El argumento de las devociones lo trata Juan de la Cruz al final de la Subida (3,16-45) al hablar de la purificación de la voluntad acerca de todos los gozos vanos. Mantiene el Santo una posición equidistante y de mucho equilibrio. Asume la doctrina de la Iglesia sobre las devociones, considerándolas mediaciones importantes y necesarias (S 3,35,2). Rechaza con decisión la postura iconoclasta, calificando de “pestíferos” a “aquellos hombres que persuadidos de la soberbia y envidia de Satanás, quieren quitar de delante de los ojos de los fieles el santo y necesario uso e ínclita adoración de las imágenes de Dios y de los santos” (ib.).
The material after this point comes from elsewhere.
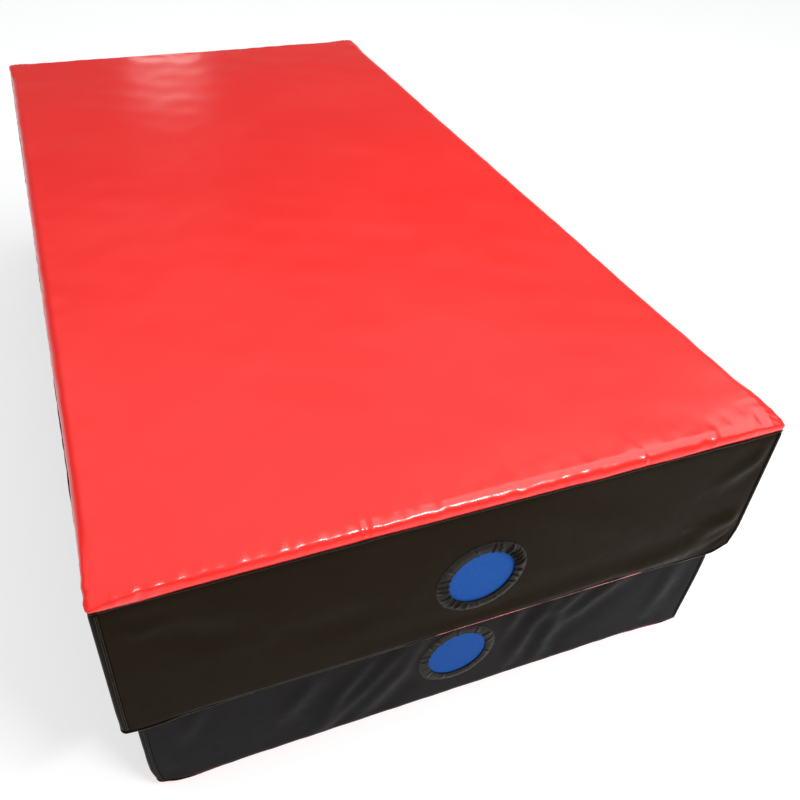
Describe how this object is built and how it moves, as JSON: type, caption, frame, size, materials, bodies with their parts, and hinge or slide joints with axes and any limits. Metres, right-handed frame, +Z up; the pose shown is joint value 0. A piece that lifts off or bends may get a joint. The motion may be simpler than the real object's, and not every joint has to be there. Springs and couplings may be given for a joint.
{
  "type": "crash landing mat",
  "caption": "Stacked pair of thick foam landing mats in zipped coated-cloth covers, with round mesh air vents; the upper mat lifts off the lower one.",
  "frame": {"origin": "on the floor, at the middle of the footprint of the stacked pair", "axes": "+X to the right along the vent end, +Y from the vent end to the zip end, +Z up"},
  "size_m": [1.0782, 2.0784, 0.6],
  "materials": {
    "red_vinyl": "gloss",
    "black_vinyl": "satin",
    "black_binding": "satin",
    "blue_mesh": "satin",
    "foam": "matte",
    "zip_tape": "matte",
    "zip_teeth": "satin",
    "zip_metal": "satin"
  },
  "bodies": {
    "lower_mat": {"lower_foam_core": "foam", "lower_top_sheet": "red_vinyl", "lower_bottom_sheet": "red_vinyl", "lower_front_panel": "black_vinyl", "lower_left_panel": "black_vinyl", "lower_right_panel": "black_vinyl", "lower_back_panel_low": "black_vinyl", "lower_back_panel_high": "black_vinyl", "lower_vent_mesh": "blue_mesh", "lower_vent_ring": "black_binding", "lower_top_welt": "black_binding", "lower_bottom_welt": "black_binding", "lower_corner_seams": "black_binding", "lower_zip_tape_low": "zip_tape", "lower_zip_tape_high": "zip_tape", "lower_zip_teeth_low": "zip_teeth", "lower_zip_teeth_high": "zip_teeth", "lower_zip_stops": "zip_teeth", "lower_zip_end_tabs": "black_vinyl"},
    "lower_zip_slider": {"lower_zip_slider": "zip_metal"},
    "lower_zip_pull": {"lower_zip_pull": "zip_metal"},
    "upper_mat": {"upper_foam_core": "foam", "upper_top_sheet": "red_vinyl", "upper_bottom_sheet": "red_vinyl", "upper_front_panel": "black_vinyl", "upper_left_panel": "black_vinyl", "upper_right_panel": "black_vinyl", "upper_back_panel_low": "black_vinyl", "upper_back_panel_high": "black_vinyl", "upper_vent_mesh": "blue_mesh", "upper_vent_ring": "black_binding", "upper_top_welt": "black_binding", "upper_bottom_welt": "black_binding", "upper_corner_seams": "black_binding", "upper_zip_tape_low": "zip_tape", "upper_zip_tape_high": "zip_tape", "upper_zip_teeth_low": "zip_teeth", "upper_zip_teeth_high": "zip_teeth", "upper_zip_stops": "zip_teeth", "upper_zip_end_tabs": "black_vinyl"},
    "upper_zip_slider": {"upper_zip_slider": "zip_metal"},
    "upper_zip_pull": {"upper_zip_pull": "zip_metal"}
  },
  "joints": [
    {"name": "upper_mat_lift", "type": "slide", "parent": "lower_mat", "child": "upper_mat", "axis": [0, 0, 1], "range_m": [0, 0.35]},
    {"name": "lower_zip_slide", "type": "slide", "parent": "lower_mat", "child": "lower_zip_slider", "axis": [-1, 0, 0], "range_m": [0, 0.886]},
    {"name": "lower_zip_pull_turn", "type": "hinge", "parent": "lower_zip_slider", "child": "lower_zip_pull", "pos_m": [0.4558, 1.0361, 0.15], "axis": [0, 0, 1], "range_deg": [0, 180]},
    {"name": "upper_zip_slide", "type": "slide", "parent": "upper_mat", "child": "upper_zip_slider", "axis": [-1, 0, 0], "range_m": [0, 0.886]},
    {"name": "upper_zip_pull_turn", "type": "hinge", "parent": "upper_zip_slider", "child": "upper_zip_pull", "pos_m": [0.4308, 0.9701, 0.45], "axis": [0, 0, 1], "range_deg": [0, 180]}
  ]
}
Esta firmeza no le impide, sin embargo, denunciar abusos manifiestos y postular la oportuna corrección, en busca de una piedad profunda, apoyada en lo sustancial y no asentada en exterioridades y caprichos tontos. Fustiga los malos hábitos en la materia para formar cristianos auténticos y responsables. Principio fundamental de su magisterio al respecto es que las devociones han de ser siempre medio, nunca fin en sí mismas, han de purificarse a medida que avanza la vida espiritual.

Descendiendo a ejemplificaciones concretas, se detiene especialmente en las imágenes y lugares de culto, particularmente los “oratorios”. Enseña cómo el espiritual ha de pasar de lo sensorial –estética o exteriores arquitectónicos– teniendo en cuenta que el oratorio es ante todo lugar de oración y que el verdadero oratorio es el corazón, por ser el templo del  Espíritu Santo. Recuerda la enseñanza evangélica, según la cual Dios ha de ser adorado “en espíritu y verdad” (Jn 4,23-24).

En la práctica, lo más importante en la pedagogía sanjuanista es educar la voluntad para no quedarse en el gusto o placer sensible que puede derivarse de la devoción. Por no seguir ese criterio, para muchos los oratorios y otros lugares de culto se convierten en ocasión de distanciamiento de lo esencial, ya que “los tienen en más que sus camariles profanos” (S 3,38,5), ataviándolos más a su gusto que al de Dios y olvidando que lo importante es la “oración en Dios y el interior recogimiento” (ib.). Mientras queden a salvo el espíritu y verdad de la oración, los lugares, espacios u oratorios pueden servir de ayuda.

La educación devocional es fundamental para los  “principiantes” o iniciados en el camino del espíritu. No se trata de condenar las devociones, pero sí “el estribo que llevan sus limitados modos y ceremonias con que las hacen” (S 3,44,5). Lo mágico se confunde muchas veces con la verdadera devoción por no purificar convenientemente el gusto sensible. Es lo que sucede frecuentemente con la devoción a las imágenes sagradas. Según J. de la Cruz, muchas veces se confunde la devoción con la “vanidad y gozo vano”, quedándose en lo accidental de la “pintura y ornato de ellas que no en lo que representan”. La madurez espiritual es la que consigue en estos casos “enderezar” la voluntad a Dios, no haciendo caso de los “accidentes”. La postura sanjuanista es siempre la misma: la devoción es buena y provechosa si reúne las condiciones necesarias, si no invierte los valores haciendo que lo accesorio se vuelva esencial y lo que es medio para acercarse a Dios se convierta, en fin. El Santo suscribiría gustoso la denuncia teresiana sobre la “devoción a bobas”.